PITTSBURGH — Tonight marked the end of a whirlwind week for leaders and advocates. Between events at the UN in New York and the G20 in Pittsburgh, much ground has been covered. Unfortunately, global health was not a focal point of the leaders’ discussions, particularly at the G20 Summit here.
Economic security is inextricably linked to health. The G20’s economic goals can only be enhanced with a renewed commitment to improving the health of the world’s poorest people. As Global Health Council President and CEO Jeffrey L. Sturchio said, “Finance, food and climate change – three of the main G20 agenda items – cannot be considered in isolation from global health. The challenge for global leaders is to find ways to address these challenges more holistically – because that’s how they affect the lives of the most vulnerable, who bear the brunt of ill health, poverty and environmental degradation around the world.”

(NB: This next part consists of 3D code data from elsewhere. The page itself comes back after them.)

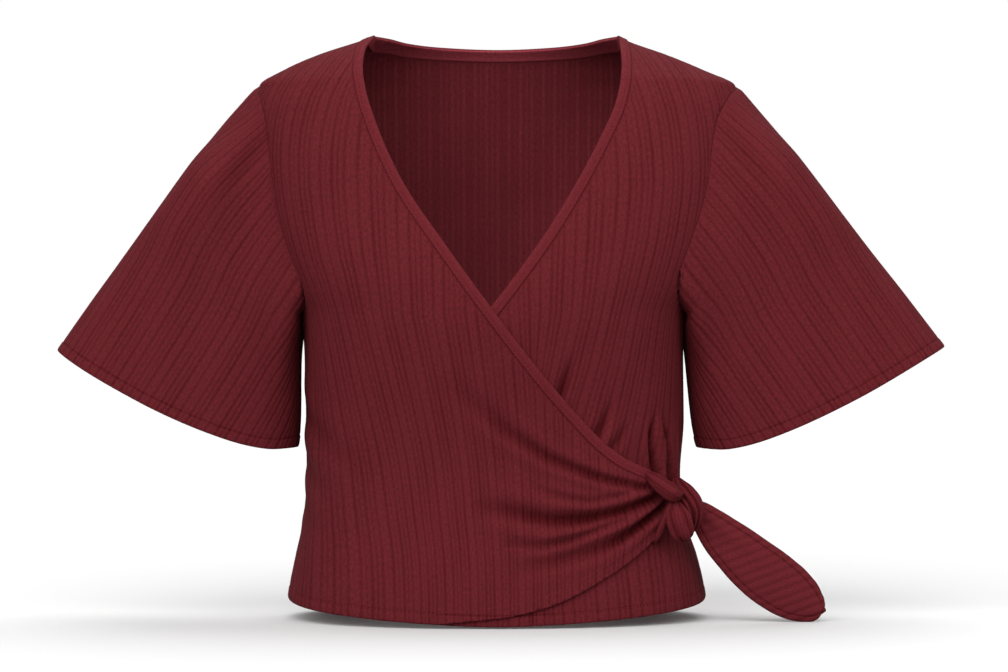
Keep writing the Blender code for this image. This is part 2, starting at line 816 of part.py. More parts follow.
def sleeve_column(side, face, seam_point, share):
    """Points down the sleeve from a point of the armhole to the hem."""
    first_share, first = cap_place(side, seam_point)
    if share in (0, 1):
        first_share = share
    last = hem_place(side, share)
    miss = seam_point - sleeve_point(side, face, first_share, first)
    points = []
    for part in np.linspace(0, 1, SLEEVE_ROWS + 1) ** SLEEVE_ROW_SPREAD:
        along = first + part * (last - first)
        place = sleeve_point(side, face, first_share + part * (share - first_share), along)
        place += miss * (1 - ramp(along - first, 0, CAP_BLEND))
        clearance = SLEEVE_CLEARANCE * min((along - first) / SLEEVE_CLEARANCE_WAY, 1.0)
        points.append(beside_body(side, face, place, clearance))
    return points


def build_sleeve(name, side, collection):
    columns, body_normals = [], []
    for face, numbers in ((FRONT, range(ARMHOLE_STEPS + 1)), (BACK, range(ARMHOLE_STEPS - 1, 0, -1))):
        line = armhole(face, side, 0.0)[::-1]
        for number in numbers:
            around, height = line[number]
            root = body_point(face, around, height)
            columns.append(sleeve_column(side, face, root, number / ARMHOLE_STEPS))
            body_normals.append(body_normal(face, around, height))
    outer, body_normals = np.array(columns), np.array(body_normals)
    round_step = np.roll(outer, -1, axis=0) - np.roll(outer, 1, axis=0)
    off_panel = unit(side * np.cross(body_normals, round_step[:, 0]))
    fold = (1 - each_row(unit(outer[:, 1] - outer[:, 0]), off_panel)) / 2
    outer[:, 0] += SEAM_GAP / 2 * off_panel + SEAM_GAP * fold * body_normals
    normals = unit(side * np.cross(round_step, np.gradient(outer, axis=1)))
    lean = np.clip(each_row(normals[:, 0], off_panel), 0, None)
    normals[:, 0] = unit(normals[:, 0] - lean * off_panel)
    return wall(name, outer, outer - CLOTH * normals, collection, ring=True, flip=side < 0)


# The knot


def build_stretch(name, rows, collection):
    """A rounded band of bunched cloth along its own line, closed at both ends."""
    rows = table(KNOT_COLUMNS, rows)
    stations, sides = KNOT_STEPS
    columns = smooth_line(*(rows[column] for column in KNOT_COLUMNS.split()))
    line = columns[np.linspace(0, FINE - 1, stations + 1).astype(int)]
    along = np.gradient(line[:, :3], axis=0)
    rings = []
    for (x, y, z, width, thickness, roll), way in zip(line, along):
        way = way / np.linalg.norm(way)
        across = np.cross(way, (0, -1, 0))
        across /= np.linalg.norm(across)
        out = np.cross(across, way)
        turn = math.radians(roll)
        turned = across * math.cos(turn) + out * math.sin(turn)
        out = out * math.cos(turn) - across * math.sin(turn)
        across = turned
        for number in range(sides):
            angle = 2 * math.pi * number / sides
            sideways = width / 2 * math.cos(angle) * across
            outwards = thickness / 2 * math.sin(angle) * out
            rings.append(np.array([x, y, z]) + sideways + outwards)
    faces = [list(range(sides)), [stations * sides + number for number in range(sides)][::-1]]
    for station in range(stations):
        for number in range(sides):
            beside = (number + 1) % sides
            low, high = station * sides, (station + 1) * sides
            faces.append([low + beside, low + number, high + number, high + beside])
    return new_object(name, rings, faces, collection)


def build_tail(collection):
    line = smooth_line(TAIL["x"], TAIL["y"], TAIL["z"], TAIL["half_width"])
    long_steps, cross_steps = TAIL_STEPS
    line = line[np.linspace(0, FINE - 1, long_steps + 1).astype(int)]
    outer = np.empty((cross_steps + 1, long_steps + 1, 3))
    way = np.gradient(line[:, :3], axis=0)
    for station, (x, y, z, half) in enumerate(line):
        across = np.cross(way[station], (0, 1, 0))
        across /= np.linalg.norm(across)
        for number in range(cross_steps + 1):
            share = 2 * number / cross_steps - 1
            bow = TAIL_BOW * share**2
            outer[number, station] = np.array([x, y + bow, z]) + share * half * across
    inner = outer + np.array([0.0, TAIL_CLOTH, 0.0])
    return wall("tie_tail", outer, inner, collection, flip=True)


def main():
    for obj in list(bpy.data.objects):
        bpy.data.objects.remove(obj, do_unlink=True)
    collection = bpy.data.collections.new("wrap_top")
    bpy.context.scene.collection.children.link(collection)
    build_back(collection)
    build_front_over(collection)
    build_front_under(collection)
    build_bindings(collection)
    build_sleeve("sleeve_right", RIGHT_SIDE, collection)
    build_sleeve("sleeve_left", LEFT_SIDE, collection)
    for name, rows in KNOT_STRETCHES.items():
        build_stretch(name, rows, collection)
    build_tail(collection)


main()
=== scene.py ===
"""Ribbed-knit wrap top, filled out as it hangs on the shoulders: its cloth, stitching and knot in full.

Metres, +Z up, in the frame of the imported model: the front faces -Y, +X is the wearer's left, and the origin
lies midway between the neck points of the shoulder seams. A place on the body is given by its face (FRONT
or BACK), by the way round from that face's centre line (around, + towards +X) and by height. A place on a
sleeve is given by the share of the way round from its top line to its underarm line and by the way along.
"""

import math

import bpy
import mathutils
import numpy as np
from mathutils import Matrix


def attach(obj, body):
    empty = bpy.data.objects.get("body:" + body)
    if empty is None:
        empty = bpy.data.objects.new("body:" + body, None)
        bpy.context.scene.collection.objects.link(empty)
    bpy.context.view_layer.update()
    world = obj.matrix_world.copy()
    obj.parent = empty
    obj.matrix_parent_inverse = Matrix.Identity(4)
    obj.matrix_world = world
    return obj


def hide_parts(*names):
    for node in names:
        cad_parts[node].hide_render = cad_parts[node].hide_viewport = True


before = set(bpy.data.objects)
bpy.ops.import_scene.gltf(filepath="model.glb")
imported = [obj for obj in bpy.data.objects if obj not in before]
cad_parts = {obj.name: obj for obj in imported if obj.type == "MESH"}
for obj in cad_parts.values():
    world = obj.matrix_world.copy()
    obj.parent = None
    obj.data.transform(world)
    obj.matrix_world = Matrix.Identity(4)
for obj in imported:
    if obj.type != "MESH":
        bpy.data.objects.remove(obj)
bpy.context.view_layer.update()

FRONT, BACK = -1, 1
RIGHT_SIDE, LEFT_SIDE = -1, 1

CLOTH = 0.0014
LAYER_STEP = 0.0027
BINDING_WIDTH = 0.0085
SHOULDER_POINT = -0.040
UNDERARM = -0.2245
FRONT_HEM = -0.465
BACK_HEM = -0.457
SIDE_HEM = -0.448
HEM_CURVE = 1.5
HEM_SPARE = 0.012
UNDER_START = -0.125

RIB_PITCH = 0.0082
BACK_RIB_PITCH = 0.0095
GROOVE_DEPTH = 0.00060
GROOVE_HALF_WIDTH = 0.00085
SHOULDER_HALF_WIDTH = 0.0019
MIDDLE_GROOVE_SHARE = 0.75
HEM_BAND = 0.0085
GRAIN_STRETCH = 0.45
RIB_LEAST_STEP = 0.00002
SEAM_DIP = 0.0003
SEAM_CALM = (0.0004, 0.0026)
SEAM_DIP_WIDTH = 0.0022
HALF_GAP = 0.0001


def table(columns, *rows):
    """A table's columns by name."""
    return dict(zip(columns.split(), np.array(rows, dtype=float).T))


def crease(*rows):
    """A crease line's table: its places, with a depth and a half width at each."""
    return table("around height depth half_width", *rows)


def columns_at(wanted, known, rows):
    """Every column of rows, interpolated from its known places to the wanted ones."""
    return np.column_stack([np.interp(wanted, known, column) for column in rows.T])


# The form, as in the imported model

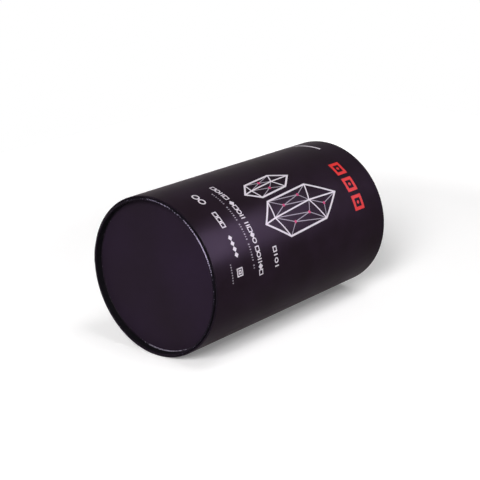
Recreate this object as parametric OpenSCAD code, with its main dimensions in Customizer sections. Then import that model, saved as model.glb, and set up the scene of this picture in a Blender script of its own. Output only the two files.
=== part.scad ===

In the final statement of the G20 leaders, health did come out briefly in Points 34-37 of 50 points under the heading “Strengthening Support for the Most Vulnerable”:
“We note with concern the adverse impact of the global crisis on low income countries’ (LICs) capacity to protect critical core spending in areas such as health, education, safety nets, and infrastructure,” says the statement. “The UN’s new Global Impact Vulnerability Alert System will help our efforts to monitor the impact of the crisis on the most vulnerable. We share a collective responsibility to mitigate the social impact of the crisis and to assure that all parts of the globe participate in the recovery.”
And the leaders reaffirmed previous commitments much as they did at the last G8 in Italy in July: ” We reaffirm our historic commitment to meet the Millennium Development Goals and our respective Official Development Assistance (ODA) pledges, including commitments on Aid for Trade, debt relief, and those made at Gleneagles, especially to sub-Saharan Africa, to 2010 and beyond.”
A glimmer of hope from the Pittsburgh Summit is that the next gathering, originally planned as a G8, will include a second meeting with all the nations that comprise the G20. Moreover, China, India and Brazil will also take part. Though these transitional countries have growing economies, they face tremendous health challenges – AIDS, maternal mortality and child health among them. This might create an opportunity for engagement in advancing the cause of global health at the next Summit, which will be held in Canada.
Some question our presence at a Summit that doesn’t highlight global health issues. But as my colleague David Olson points out, that’s all the more reason we need to be here.